**Exercise material:**

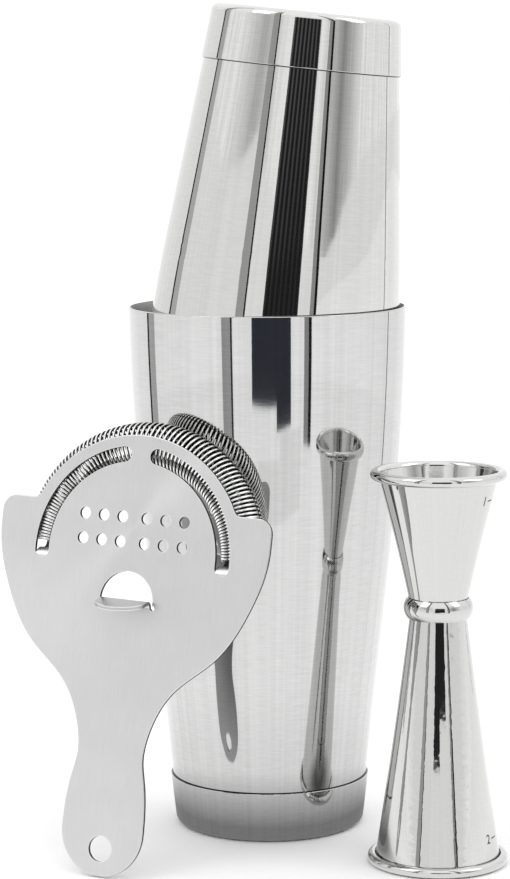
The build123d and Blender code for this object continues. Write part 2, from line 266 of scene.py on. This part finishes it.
# ---------------------------------------------------------------- materials
def turned_steel(name, centre, axis, finish, seam=None):
    """Drawn and spun steel: fine polishing lines run round the axis and smear reflections along the wall.

    finish is one of the tuples above. seam is the height, measured from centre along axis, of a joint
    that gets a hairline of painted shade.
    """
    colour, roughness, anisotropic, line_tilt, contrast, inner_satin = finish
    material, nodes, shader = steel_shader(name, roughness, anisotropic)
    position = nodes.add("ShaderNodeTexCoord").outputs["Object"]
    true_normal = nodes.add("ShaderNodeNewGeometry").outputs["Normal"]
    offset = nodes.vector("SUBTRACT", position, centre)
    height = nodes.vector("DOT_PRODUCT", offset, axis)
    radial = nodes.vector("SUBTRACT", offset, nodes.scaled(axis, height))
    outward = nodes.vector("NORMALIZE", radial)
    reach = nodes.vector("LENGTH", radial)
    along_wall = nodes.vector("ADD", axis, nodes.scaled(outward, 0.05))

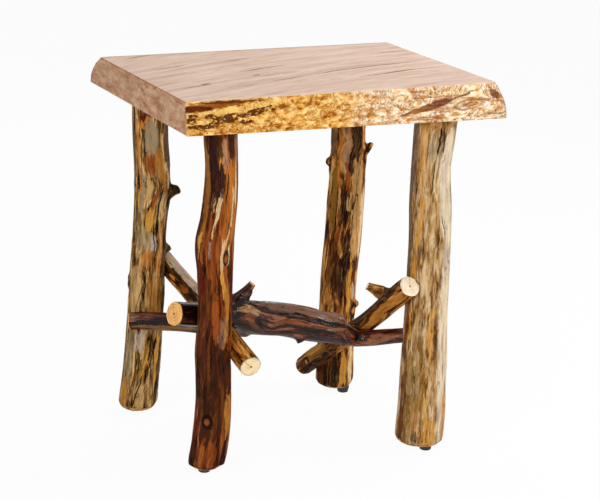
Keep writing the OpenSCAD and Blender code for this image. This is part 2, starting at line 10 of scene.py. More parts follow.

**Your objective:** Each record must be repeated exactly as it is.

**Solution to this exercise:**
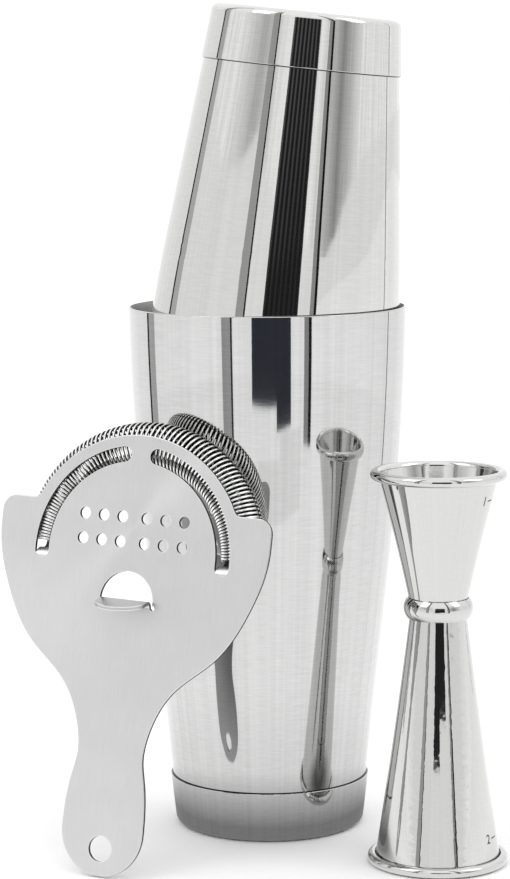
The build123d and Blender code for this object continues. Write part 2, from line 266 of scene.py on. This part finishes it.
# ---------------------------------------------------------------- materials
def turned_steel(name, centre, axis, finish, seam=None):
    """Drawn and spun steel: fine polishing lines run round the axis and smear reflections along the wall.

    finish is one of the tuples above. seam is the height, measured from centre along axis, of a joint
    that gets a hairline of painted shade.
    """
    colour, roughness, anisotropic, line_tilt, contrast, inner_satin = finish
    material, nodes, shader = steel_shader(name, roughness, anisotropic)
    position = nodes.add("ShaderNodeTexCoord").outputs["Object"]
    true_normal = nodes.add("ShaderNodeNewGeometry").outputs["Normal"]
    offset = nodes.vector("SUBTRACT", position, centre)
    height = nodes.vector("DOT_PRODUCT", offset, axis)
    radial = nodes.vector("SUBTRACT", offset, nodes.scaled(axis, height))
    outward = nodes.vector("NORMALIZE", radial)
    reach = nodes.vector("LENGTH", radial)
    along_wall = nodes.vector("ADD", axis, nodes.scaled(outward, 0.05))

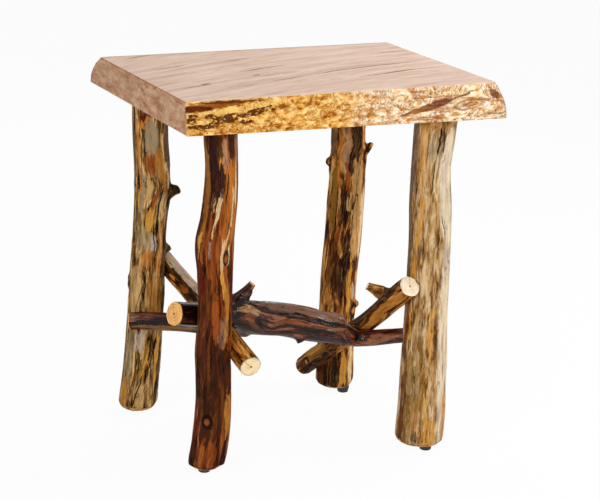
Keep writing the OpenSCAD and Blender code for this image. This is part 2, starting at line 10 of scene.py. More parts follow.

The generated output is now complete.